Request | Do any lines in the data below contain "with"? If so, copy every one of them.

^^^^^^^^^^^^^^^^

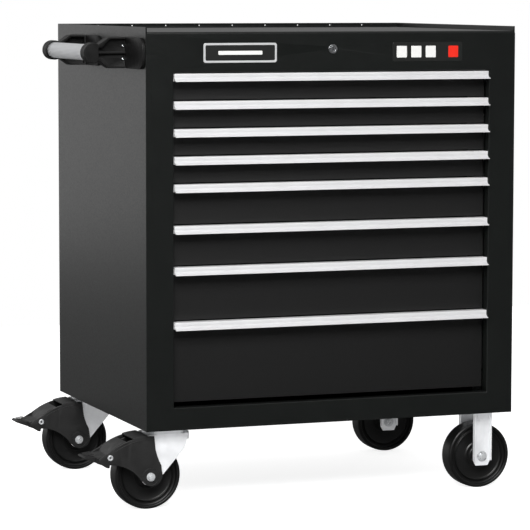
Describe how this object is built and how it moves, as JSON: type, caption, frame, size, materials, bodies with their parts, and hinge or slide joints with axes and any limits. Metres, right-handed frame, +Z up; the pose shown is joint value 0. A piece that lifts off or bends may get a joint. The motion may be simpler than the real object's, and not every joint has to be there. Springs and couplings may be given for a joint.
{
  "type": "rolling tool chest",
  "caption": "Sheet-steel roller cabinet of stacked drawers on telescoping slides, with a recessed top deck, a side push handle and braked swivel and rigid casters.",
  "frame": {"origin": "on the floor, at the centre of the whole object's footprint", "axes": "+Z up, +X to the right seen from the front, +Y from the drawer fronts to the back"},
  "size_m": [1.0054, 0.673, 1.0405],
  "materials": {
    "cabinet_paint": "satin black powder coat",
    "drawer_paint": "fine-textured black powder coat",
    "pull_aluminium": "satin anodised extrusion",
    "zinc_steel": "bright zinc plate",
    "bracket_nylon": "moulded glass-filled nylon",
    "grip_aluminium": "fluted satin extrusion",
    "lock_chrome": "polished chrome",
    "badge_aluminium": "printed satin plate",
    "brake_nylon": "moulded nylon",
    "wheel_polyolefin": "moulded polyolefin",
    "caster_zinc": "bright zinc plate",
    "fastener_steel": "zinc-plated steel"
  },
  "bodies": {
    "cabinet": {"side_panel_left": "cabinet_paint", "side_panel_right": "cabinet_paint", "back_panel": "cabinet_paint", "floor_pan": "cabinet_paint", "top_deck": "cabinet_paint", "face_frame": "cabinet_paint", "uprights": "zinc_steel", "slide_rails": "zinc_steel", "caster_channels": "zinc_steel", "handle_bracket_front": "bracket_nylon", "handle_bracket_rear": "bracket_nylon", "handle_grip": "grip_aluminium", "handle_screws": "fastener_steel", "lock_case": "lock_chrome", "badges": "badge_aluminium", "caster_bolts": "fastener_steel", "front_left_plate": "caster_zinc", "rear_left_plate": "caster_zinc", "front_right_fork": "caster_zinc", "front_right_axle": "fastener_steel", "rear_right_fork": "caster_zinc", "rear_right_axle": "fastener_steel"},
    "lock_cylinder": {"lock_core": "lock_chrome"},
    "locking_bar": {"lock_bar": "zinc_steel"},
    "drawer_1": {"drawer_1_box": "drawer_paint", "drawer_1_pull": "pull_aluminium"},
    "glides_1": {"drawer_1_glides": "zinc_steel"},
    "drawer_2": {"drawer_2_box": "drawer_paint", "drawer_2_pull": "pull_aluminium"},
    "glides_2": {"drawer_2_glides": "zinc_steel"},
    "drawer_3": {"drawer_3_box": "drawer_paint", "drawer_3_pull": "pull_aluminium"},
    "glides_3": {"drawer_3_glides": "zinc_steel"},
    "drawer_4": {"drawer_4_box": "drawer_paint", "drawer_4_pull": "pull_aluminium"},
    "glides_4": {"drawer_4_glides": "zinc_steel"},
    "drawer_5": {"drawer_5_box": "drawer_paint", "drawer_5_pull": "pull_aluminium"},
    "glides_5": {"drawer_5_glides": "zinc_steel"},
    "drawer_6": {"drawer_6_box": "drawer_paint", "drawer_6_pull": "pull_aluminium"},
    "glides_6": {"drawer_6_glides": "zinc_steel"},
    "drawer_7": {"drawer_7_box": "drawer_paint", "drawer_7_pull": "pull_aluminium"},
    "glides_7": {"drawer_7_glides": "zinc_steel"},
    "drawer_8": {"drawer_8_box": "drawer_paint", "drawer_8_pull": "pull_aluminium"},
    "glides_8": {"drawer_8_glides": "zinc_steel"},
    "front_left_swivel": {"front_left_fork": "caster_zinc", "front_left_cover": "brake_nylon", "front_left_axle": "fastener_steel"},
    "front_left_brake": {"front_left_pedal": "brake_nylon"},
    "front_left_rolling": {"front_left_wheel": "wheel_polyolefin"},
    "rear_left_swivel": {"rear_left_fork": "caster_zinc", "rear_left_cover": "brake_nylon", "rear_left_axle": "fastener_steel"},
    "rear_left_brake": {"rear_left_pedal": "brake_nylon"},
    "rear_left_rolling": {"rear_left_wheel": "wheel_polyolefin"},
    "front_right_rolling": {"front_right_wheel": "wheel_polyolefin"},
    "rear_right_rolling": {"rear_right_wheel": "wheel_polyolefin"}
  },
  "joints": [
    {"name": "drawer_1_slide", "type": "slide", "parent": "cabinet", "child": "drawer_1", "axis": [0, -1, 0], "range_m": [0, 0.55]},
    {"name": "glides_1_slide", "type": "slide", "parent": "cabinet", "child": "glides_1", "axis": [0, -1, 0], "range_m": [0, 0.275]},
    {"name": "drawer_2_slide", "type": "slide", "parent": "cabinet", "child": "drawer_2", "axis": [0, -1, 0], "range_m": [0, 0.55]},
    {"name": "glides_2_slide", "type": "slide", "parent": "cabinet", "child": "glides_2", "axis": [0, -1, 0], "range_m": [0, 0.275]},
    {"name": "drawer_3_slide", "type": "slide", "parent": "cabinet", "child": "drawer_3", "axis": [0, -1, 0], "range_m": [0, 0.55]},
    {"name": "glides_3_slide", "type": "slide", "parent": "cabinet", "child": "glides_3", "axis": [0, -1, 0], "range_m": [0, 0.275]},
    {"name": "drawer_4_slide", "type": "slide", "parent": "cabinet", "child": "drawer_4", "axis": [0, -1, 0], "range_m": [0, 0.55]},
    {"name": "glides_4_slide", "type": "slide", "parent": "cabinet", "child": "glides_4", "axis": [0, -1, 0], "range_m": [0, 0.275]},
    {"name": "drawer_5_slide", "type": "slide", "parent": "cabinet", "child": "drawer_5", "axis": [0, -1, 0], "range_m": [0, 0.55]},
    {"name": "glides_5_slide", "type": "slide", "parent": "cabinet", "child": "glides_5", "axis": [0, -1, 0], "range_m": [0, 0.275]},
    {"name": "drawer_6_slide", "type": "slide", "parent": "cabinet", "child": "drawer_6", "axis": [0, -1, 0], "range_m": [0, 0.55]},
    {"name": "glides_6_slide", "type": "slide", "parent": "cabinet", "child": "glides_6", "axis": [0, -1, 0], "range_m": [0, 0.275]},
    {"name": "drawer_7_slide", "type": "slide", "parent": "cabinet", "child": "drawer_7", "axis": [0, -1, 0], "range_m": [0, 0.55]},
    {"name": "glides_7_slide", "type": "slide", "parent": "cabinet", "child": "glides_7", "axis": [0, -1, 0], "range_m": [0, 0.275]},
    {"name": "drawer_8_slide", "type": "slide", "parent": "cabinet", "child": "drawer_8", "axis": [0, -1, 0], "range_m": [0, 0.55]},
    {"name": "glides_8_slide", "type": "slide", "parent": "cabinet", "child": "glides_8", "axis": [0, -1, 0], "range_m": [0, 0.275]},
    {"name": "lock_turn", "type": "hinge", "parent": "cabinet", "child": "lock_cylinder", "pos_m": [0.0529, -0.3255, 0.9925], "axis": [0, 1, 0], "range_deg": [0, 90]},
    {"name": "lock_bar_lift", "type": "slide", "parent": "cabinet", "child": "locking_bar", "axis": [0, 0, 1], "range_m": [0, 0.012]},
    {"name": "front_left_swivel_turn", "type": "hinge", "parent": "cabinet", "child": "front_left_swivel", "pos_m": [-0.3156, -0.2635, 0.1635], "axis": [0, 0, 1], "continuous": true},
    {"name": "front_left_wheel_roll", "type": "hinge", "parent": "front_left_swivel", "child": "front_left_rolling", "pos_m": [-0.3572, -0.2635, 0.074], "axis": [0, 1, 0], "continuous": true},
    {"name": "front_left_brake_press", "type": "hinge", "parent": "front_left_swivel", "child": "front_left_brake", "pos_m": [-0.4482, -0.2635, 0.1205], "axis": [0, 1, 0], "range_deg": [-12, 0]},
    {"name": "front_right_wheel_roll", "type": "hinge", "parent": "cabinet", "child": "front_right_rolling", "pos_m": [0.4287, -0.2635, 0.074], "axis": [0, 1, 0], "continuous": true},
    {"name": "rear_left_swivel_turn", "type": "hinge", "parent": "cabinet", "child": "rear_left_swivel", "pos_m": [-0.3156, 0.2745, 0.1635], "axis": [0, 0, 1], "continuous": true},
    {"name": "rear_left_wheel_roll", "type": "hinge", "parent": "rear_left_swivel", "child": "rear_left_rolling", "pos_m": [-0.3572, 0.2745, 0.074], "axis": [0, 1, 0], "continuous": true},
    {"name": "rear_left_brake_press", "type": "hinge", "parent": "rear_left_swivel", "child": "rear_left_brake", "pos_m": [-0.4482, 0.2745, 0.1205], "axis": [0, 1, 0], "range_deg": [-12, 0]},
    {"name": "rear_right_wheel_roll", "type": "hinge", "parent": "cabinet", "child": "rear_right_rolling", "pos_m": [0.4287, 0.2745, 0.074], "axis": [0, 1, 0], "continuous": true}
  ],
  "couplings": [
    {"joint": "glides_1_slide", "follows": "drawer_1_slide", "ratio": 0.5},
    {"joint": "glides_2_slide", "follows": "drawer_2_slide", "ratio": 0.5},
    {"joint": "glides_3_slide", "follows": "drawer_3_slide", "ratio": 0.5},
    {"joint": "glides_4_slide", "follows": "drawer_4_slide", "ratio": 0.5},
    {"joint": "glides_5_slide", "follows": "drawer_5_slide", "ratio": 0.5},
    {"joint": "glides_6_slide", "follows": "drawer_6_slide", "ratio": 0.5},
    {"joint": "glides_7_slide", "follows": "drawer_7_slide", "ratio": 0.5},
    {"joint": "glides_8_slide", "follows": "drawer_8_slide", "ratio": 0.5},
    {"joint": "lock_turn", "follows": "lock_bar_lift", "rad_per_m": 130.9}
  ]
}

^^^^^^^^^^^^^^^^

Task output |
Describe how this object is built and how it moves, as JSON: type, caption, frame, size, materials, bodies with their parts, and hinge or slide joints with axes and any limits. Metres, right-handed frame, +Z up; the pose shown is joint value 0. A piece that lifts off or bends may get a joint. The motion may be simpler than the real object's, and not every joint has to be there. Springs and couplings may be given for a joint.
  "caption": "Sheet-steel roller cabinet of stacked drawers on telescoping slides, with a recessed top deck, a side push handle and braked swivel and rigid casters.",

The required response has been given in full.